(Records with modeling code)

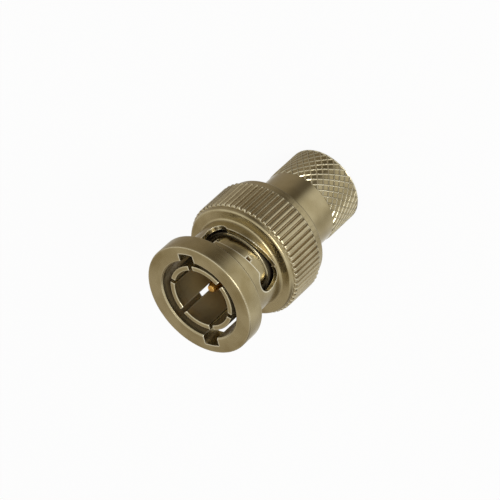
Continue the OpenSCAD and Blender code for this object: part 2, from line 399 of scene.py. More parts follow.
@dataclass(frozen=True)
class Plating:
    """Metal of a turned and plated piece, or of bare rolled strip, with tool rings and wear, and with shade
    painted into its recesses and highlights painted on its edges.

    Attributes:
        name: Name of the material.
        colour: Colour of the clean metal.
        worn: Colour of the duller patches, where handling has stained it.
        edge_wear_and_highlight: Colour of edges and ridges: partly wear that rubbing keeps bright, partly a
            painted highlight.
        film_and_shade: Colour laid in gaps and recesses: partly a dull film of tarnish where nothing rubs it
            off, partly painted shade.
        roughness: Roughness of the clean metal.
        ring_mm: Spacing of the tool rings. Real feed marks are about 0.05 mm apart, too fine to
            show here, so they are drawn coarser.
        ring_depth_mm: Depth of a tool ring.
        edge_mm: Rounding of the edges that tumbling and plating leave.
        gap_mm: Reach of the surroundings that shelter a point from rubbing and lay painted shade on it.
        sheltered: Shares of open surroundings at which the film and painted shade are whole, and have gone.
        rubbed_and_unshaded_mm: Depth behind the mating face to which the socket rubs the film off; deeper,
            the film and painted shade lie all over. Where it is 0, no place is left out.
        rub_and_shade_fade_mm: Length on each side of that depth over which the film and painted shade come
            in.
        edge_shares: Shares of closed surroundings, felt from within the metal, at which the painted
            highlight of an edge begins to show, and is bright all over.
        stain_mm: Size of the stained patches.
        film_roughness: Roughness where the film and painted shade lie, matt as dirt and tarnish are.
        film_metallic: How metallic the film is. It scatters light as no bare metal does.
    """

    name: str
    colour: str
    worn: str
    edge_wear_and_highlight: str
    film_and_shade: str
    roughness: float
    ring_mm: float = 0.16
    ring_depth_mm: float = 0.003
    edge_mm: float = 0.05
    gap_mm: float = 1.4
    sheltered: tuple[float, float] = (0.1, 0.75)
    rubbed_and_unshaded_mm: float = 0.0
    rub_and_shade_fade_mm: float = 0.5
    edge_shares: tuple[float, float] = (0.92, 0.6)
    stain_mm: float = 3.5
    film_roughness: float = 0.5
    film_metallic: float = 0.2

    def relief(self, tree: Tree, spot: Socket) -> tuple[Socket, Socket]:
        """Adds the tool rings: height that depends on radius and depth, with a trace of the angle.

        Args:
            tree: Node tree of the material.
            spot: Object coordinates.

        Returns:
            The height of the rings, and the normal that they give on rounded edges.
        """
        add = partial(add_node, tree)
        axes = add("SeparateXYZ", inputs={0: spot})
        flat = add("CombineXYZ", inputs={0: axes.outputs[0], 1: axes.outputs[1]})
        radius = add("VectorMath", {"operation": "LENGTH"}, {0: flat.outputs[0]})
        drift = add("Math", {"operation": "MULTIPLY"}, {0: axes.outputs[0], 1: 0.05})
        swept = {0: radius.outputs["Value"], 1: drift.outputs[0], 2: axes.outputs[2]}
        along = add("CombineXYZ", inputs=swept).outputs[0]
        rings = add("TexNoise", inputs={"Vector": along, "Scale": 1 / (self.ring_mm * MM), "Detail": 2.0})
        rounded = add("Bevel", {"samples": 4}, {"Radius": self.edge_mm * MM})
        bump = add(
            "Bump",
            inputs={
                "Strength": 0.5,
                "Distance": self.ring_depth_mm * MM,
                "Height": rings.outputs["Fac"],
                "Normal": rounded.outputs[0],
            },
        )
        return rings.outputs["Fac"], bump.outputs[0]

    def wear_shade_and_highlight(self, tree: Tree, spot: Socket) -> tuple[Socket, Socket]:
        """Finds where the metal is bare and free of painted shade: clear of gaps, and most of all on edges,
        which also take a painted highlight.

        Args:
            tree: Node tree of the material.
            spot: Object coordinates.

        Returns:
            Share of clean metal free of painted shade, and share of rubbed edge with its painted highlight.
        """
        add = partial(add_node, tree)
        smooth, times = {"interpolation_type": "SMOOTHSTEP"}, {"operation": "MULTIPLY"}
        # The occlusion of the surroundings lays the film and painted shade into gaps and recesses
        around = add("AmbientOcclusion", {"samples": 16}, {"Distance": self.gap_mm * MM}).outputs["AO"]
        whole, gone = self.sheltered
        clean_and_unshaded = add("MapRange", smooth, {0: around, "From Min": whole, "From Max": gone})
        # Deeper than the rubbed depth, the film and painted shade lie all over
        if self.rubbed_and_unshaded_mm:
            height = add("SeparateXYZ", inputs={0: spot}).outputs[2]
            end = LENGTH - self.rubbed_and_unshaded_mm
            low, high = (end - self.rub_and_shade_fade_mm) * MM, (end + self.rub_and_shade_fade_mm) * MM
            reached = add("MapRange", smooth, {0: height, "From Min": low, "From Max": high})
            clean_and_unshaded = add("Math", times, {0: clean_and_unshaded.outputs[0], 1: reached.outputs[0]})
        # Seen from within the metal, only a point near an edge has open air close by
        near = {"Distance": 4 * self.edge_mm * MM}
        within = add("AmbientOcclusion", {"samples": 8, "inside": True}, near).outputs["AO"]
        begins, bright = self.edge_shares
        edge = add("MapRange", inputs={0: within, "From Min": begins, "From Max": bright})
        # Edges take a painted highlight, cut back where the surroundings are closed
        rubbed_and_highlit = add("Math", times, {0: edge.outputs[0], 1: around})
        return clean_and_unshaded.outputs[0], rubbed_and_highlit.outputs[0]

    def tone(self, tree: Tree, spot: Socket, clean_and_unshaded: Socket, rubbed_and_highlit: Socket) -> Socket:
        """Mixes the colour: stains on the metal, then the film and painted shade in the gaps, then edges
        made bright by wear and a painted highlight.

        Args:
            tree: Node tree of the material.
            spot: Object coordinates.
            clean_and_unshaded: Share of clean metal, free of painted shade.
            rubbed_and_highlit: Share of rubbed edge, which takes a painted highlight.

        Returns:
            The colour.
        """
        add = partial(add_node, tree)
        patches = add("TexNoise", inputs={"Vector": spot, "Scale": 1 / (self.stain_mm * MM), "Detail": 4.0})
        stain = add("MapRange", inputs={0: patches.outputs["Fac"], "From Min": 0.42, "From Max": 0.68})
        colour: Socket | Colour = linear(self.colour)
        layers = ((stain.outputs[0], self.worn), (clean_and_unshaded, None), (rubbed_and_highlit, self.edge_wear_and_highlight))
        for share, over in layers:
            # Where the metal isn't clean, the film and painted shade lie over what has been mixed so far
            under, top = (colour, linear(over)) if over else (linear(self.film_and_shade), colour)
            colour = add("Mix", {"data_type": "RGBA"}, {0: share, 6: under, 7: top}).outputs[2]
        return colour

    def make(self) -> Material:
        """Builds the material.

        Returns:
            The metal.
        """
        material, tree = new_tree(self.name)
        add = partial(add_node, tree)
        spot = add("TexCoord").outputs["Object"]
        rings, normal = self.relief(tree, spot)
        clean_and_unshaded, rubbed_and_highlit = self.wear_shade_and_highlight(tree, spot)
        bare = add("Math", {"operation": "MAXIMUM"}, {0: clean_and_unshaded, 1: rubbed_and_highlit}).outputs[0]
        low, high = self.roughness * 0.85, self.roughness * 1.25
        ringed = {0: rings, "From Min": 0.3, "From Max": 0.7, "To Min": low, "To Max": high}
        plate = add("MapRange", inputs=ringed).outputs[0]
        matt = add("MapRange", inputs={0: bare, "To Min": self.film_roughness, "To Max": plate})
        metal = add("MapRange", inputs={0: bare, "To Min": self.film_metallic, "To Max": 1.0})
        shader = add(
            "BsdfPrincipled",
            inputs={
                "Metallic": metal.outputs[0],
                "Base Color": self.tone(tree, spot, clean_and_unshaded, rubbed_and_highlit),
                "Roughness": matt.outputs[0],
                "Normal": normal,
            },
        )
        add("OutputMaterial", inputs={"Surface": shader.outputs[0]})
        return material


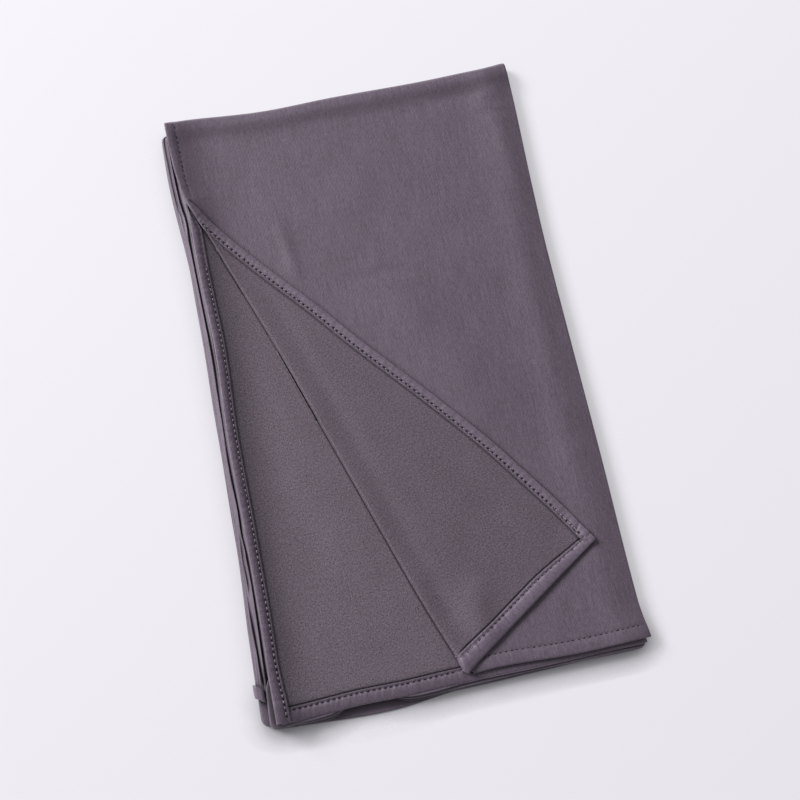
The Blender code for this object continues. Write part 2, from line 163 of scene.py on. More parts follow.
SHARED_CREASES = rows_of(Crease, (130, 300, 215, 165, 0.0, 16.0, 2.4),
    (185, 260, 180, 120, 4.0, 9.0, 0.4), (98, 303, 165, 300, -2.0, 7.0, -0.3),
    (150, 400, 110, 330, 3.0, 12.0, 0.4), (252, 424, 256, 345, 1.0, 4.5, 1.1),
    (258, 330, 256, 190, 2.0, 5.0, -0.5), (60, 425, 40, 340, 4.0, 14.0, -0.3),
    (120, 428, 215, 434, 2.0, 4.0, -0.4))
TOP_CREASES = rows_of(Crease, (165, 441, 250, 439, -1.0, 5.0, -0.6),
    (105, 428, 190, 430, 1.0, 3.0, 0.35), (232, 426, 262, 438, 0.0, 5.0, 0.7),
    (69, 358, 75, 308, 0.0, 3.6, 0.9), (58, 372, 66, 340, 0.0, 5.0, 0.3),
    (236, 424, 262, 420, 0.0, 2.4, 0.35), (240, 414, 264, 409, 0.0, 2.6, 0.4),
    (206, 436, 248, 431, -1.0, 3.5, -0.5), (160, 262, 200, 250, 2.0, 12.0, -0.7),
    (190, 220, 205, 120, 3.0, 10.0, -0.4), (234, 200, 242, 110, -2.0, 6.0, 0.45),
    (150, 330, 230, 290, 3.0, 16.0, 0.7), (240, 60, 262, 20, 2.0, 8.0, -0.5),
    (100, 309, 152, 314, 1.5, 3.0, 0.3), (112, 297, 165, 291, -1.5, 3.0, 0.25),
    (225, 140, 262, 150, 3.0, 5.0, 0.3), (190, 395, 235, 372, -3.0, 6.0, 0.3))
FLAP_CREASES = rows_of(Crease, (149, 22, 153, 66, 0.0, 8.0, 2.1),
    (160, 24, 184, 50, 2.0, 6.0, -0.4), (133, 40, 121, 75, 0.0, 5.0, -0.8),
    (118, 84, 100, 140, 0.0, 6.0, -0.5), (98, 150, 76, 230, 1.0, 7.0, -0.4),
    (186, 108, 160, 122, 0.0, 8.0, -0.4), (200, 110, 150, 180, 3.0, 12.0, -0.4),
    (120, 120, 150, 90, 0.0, 14.0, 0.3), (214, 84, 232, 104, 2.0, 6.0, -0.6))
UNDER_CREASES = rows_of(Crease, (40, 170, 58, 140, 0.0, 8.0, 0.35),
    (60, 120, 88, 80, 3.0, 9.0, 0.35), (25, 330, 128, 20, 0.0, 9.0, -0.7),
    (30, 60, 90, 40, 3.0, 12.0, 0.4), (20, 200, 50, 90, -3.0, 11.0, -0.4),
    (40, 250, 60, 190, 2.0, 8.0, 0.25))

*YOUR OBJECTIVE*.
Give back the opening line of the records above and every line after it, up to and including the one with "film_metallic: float = 0.2", unchanged.

*SOLUTION TO THIS TASK*.
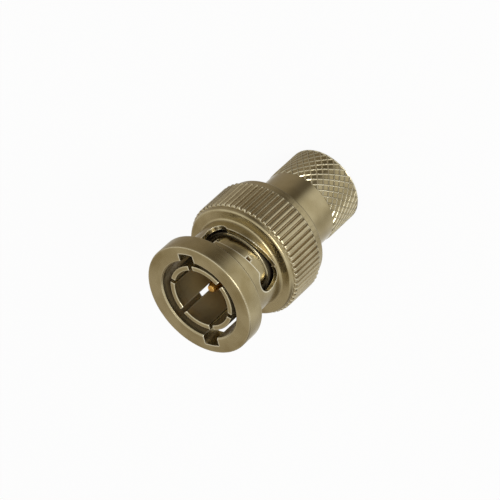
Continue the OpenSCAD and Blender code for this object: part 2, from line 399 of scene.py. More parts follow.
@dataclass(frozen=True)
class Plating:
    """Metal of a turned and plated piece, or of bare rolled strip, with tool rings and wear, and with shade
    painted into its recesses and highlights painted on its edges.

    Attributes:
        name: Name of the material.
        colour: Colour of the clean metal.
        worn: Colour of the duller patches, where handling has stained it.
        edge_wear_and_highlight: Colour of edges and ridges: partly wear that rubbing keeps bright, partly a
            painted highlight.
        film_and_shade: Colour laid in gaps and recesses: partly a dull film of tarnish where nothing rubs it
            off, partly painted shade.
        roughness: Roughness of the clean metal.
        ring_mm: Spacing of the tool rings. Real feed marks are about 0.05 mm apart, too fine to
            show here, so they are drawn coarser.
        ring_depth_mm: Depth of a tool ring.
        edge_mm: Rounding of the edges that tumbling and plating leave.
        gap_mm: Reach of the surroundings that shelter a point from rubbing and lay painted shade on it.
        sheltered: Shares of open surroundings at which the film and painted shade are whole, and have gone.
        rubbed_and_unshaded_mm: Depth behind the mating face to which the socket rubs the film off; deeper,
            the film and painted shade lie all over. Where it is 0, no place is left out.
        rub_and_shade_fade_mm: Length on each side of that depth over which the film and painted shade come
            in.
        edge_shares: Shares of closed surroundings, felt from within the metal, at which the painted
            highlight of an edge begins to show, and is bright all over.
        stain_mm: Size of the stained patches.
        film_roughness: Roughness where the film and painted shade lie, matt as dirt and tarnish are.
        film_metallic: How metallic the film is. It scatters light as no bare metal does.
    """

    name: str
    colour: str
    worn: str
    edge_wear_and_highlight: str
    film_and_shade: str
    roughness: float
    ring_mm: float = 0.16
    ring_depth_mm: float = 0.003
    edge_mm: float = 0.05
    gap_mm: float = 1.4
    sheltered: tuple[float, float] = (0.1, 0.75)
    rubbed_and_unshaded_mm: float = 0.0
    rub_and_shade_fade_mm: float = 0.5
    edge_shares: tuple[float, float] = (0.92, 0.6)
    stain_mm: float = 3.5
    film_roughness: float = 0.5
    film_metallic: float = 0.2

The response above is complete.